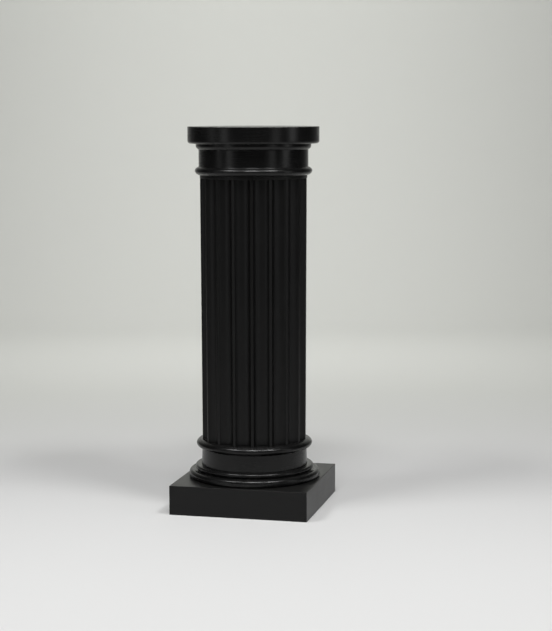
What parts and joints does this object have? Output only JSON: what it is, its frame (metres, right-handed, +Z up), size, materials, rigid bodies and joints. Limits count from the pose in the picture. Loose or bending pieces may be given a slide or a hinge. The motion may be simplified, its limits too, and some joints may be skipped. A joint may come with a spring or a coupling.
{
  "type": "column pedestal",
  "caption": "Free-standing fluted column pedestal in satin black lacquer, with a square plinth, turned beads and mouldings and a round flat top.",
  "frame": {"origin": "centre of the plinth's underside, on the floor", "axes": "+Z up the column's axis; the plinth's sides run along X and Y, with -Y the front"},
  "size_m": [0.274, 0.274, 0.75],
  "materials": {
    "black_lacquer": "satin black lacquer over turned wood",
    "bare_wood": "bare planed hardwood",
    "zinc_steel": "bright zinc plating"
  },
  "bodies": {
    "root": {"plinth_front_board": "black_lacquer", "plinth_right_board": "black_lacquer", "plinth_back_board": "black_lacquer", "plinth_left_board": "black_lacquer", "plinth_top_board": "black_lacquer", "base_moulding": "black_lacquer", "lower_collar": "black_lacquer", "shaft_stave_1": "black_lacquer", "shaft_stave_2": "black_lacquer", "shaft_stave_3": "black_lacquer", "shaft_stave_4": "black_lacquer", "shaft_stave_5": "black_lacquer", "shaft_stave_6": "black_lacquer", "shaft_stave_7": "black_lacquer", "shaft_stave_8": "black_lacquer", "shaft_stave_9": "black_lacquer", "upper_collar": "black_lacquer", "ovolo_ring": "black_lacquer", "top_disc": "black_lacquer", "corner_block_front_left": "bare_wood", "corner_block_front_right": "bare_wood", "corner_block_back_right": "bare_wood", "corner_block_back_left": "bare_wood", "bottom_plug": "bare_wood", "top_plug": "bare_wood", "locating_dowels": "bare_wood", "plinth_screws": "zinc_steel", "tie_rod": "zinc_steel", "rod_washer": "zinc_steel", "rod_nut": "zinc_steel", "top_insert": "zinc_steel"}
  },
  "joints": []
}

########

**Given exercise:** Each line of the material should be duplicated exactly, please.

**Full answer:**
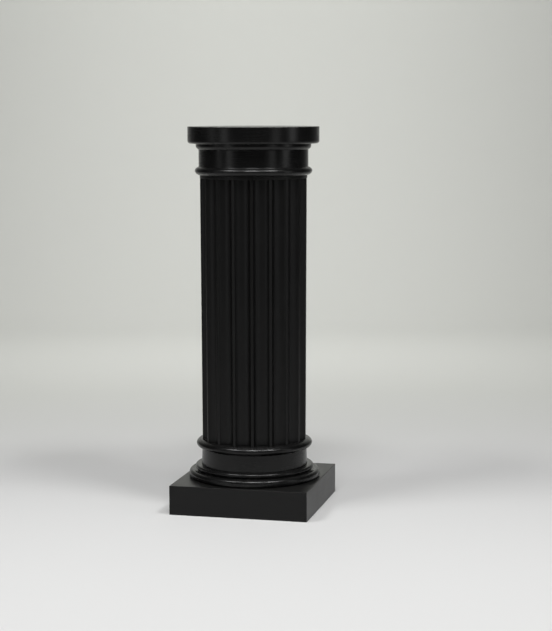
What parts and joints does this object have? Output only JSON: what it is, its frame (metres, right-handed, +Z up), size, materials, rigid bodies and joints. Limits count from the pose in the picture. Loose or bending pieces may be given a slide or a hinge. The motion may be simplified, its limits too, and some joints may be skipped. A joint may come with a spring or a coupling.
{
  "type": "column pedestal",
  "caption": "Free-standing fluted column pedestal in satin black lacquer, with a square plinth, turned beads and mouldings and a round flat top.",
  "frame": {"origin": "centre of the plinth's underside, on the floor", "axes": "+Z up the column's axis; the plinth's sides run along X and Y, with -Y the front"},
  "size_m": [0.274, 0.274, 0.75],
  "materials": {
    "black_lacquer": "satin black lacquer over turned wood",
    "bare_wood": "bare planed hardwood",
    "zinc_steel": "bright zinc plating"
  },
  "bodies": {
    "root": {"plinth_front_board": "black_lacquer", "plinth_right_board": "black_lacquer", "plinth_back_board": "black_lacquer", "plinth_left_board": "black_lacquer", "plinth_top_board": "black_lacquer", "base_moulding": "black_lacquer", "lower_collar": "black_lacquer", "shaft_stave_1": "black_lacquer", "shaft_stave_2": "black_lacquer", "shaft_stave_3": "black_lacquer", "shaft_stave_4": "black_lacquer", "shaft_stave_5": "black_lacquer", "shaft_stave_6": "black_lacquer", "shaft_stave_7": "black_lacquer", "shaft_stave_8": "black_lacquer", "shaft_stave_9": "black_lacquer", "upper_collar": "black_lacquer", "ovolo_ring": "black_lacquer", "top_disc": "black_lacquer", "corner_block_front_left": "bare_wood", "corner_block_front_right": "bare_wood", "corner_block_back_right": "bare_wood", "corner_block_back_left": "bare_wood", "bottom_plug": "bare_wood", "top_plug": "bare_wood", "locating_dowels": "bare_wood", "plinth_screws": "zinc_steel", "tie_rod": "zinc_steel", "rod_washer": "zinc_steel", "rod_nut": "zinc_steel", "top_insert": "zinc_steel"}
  },
  "joints": []
}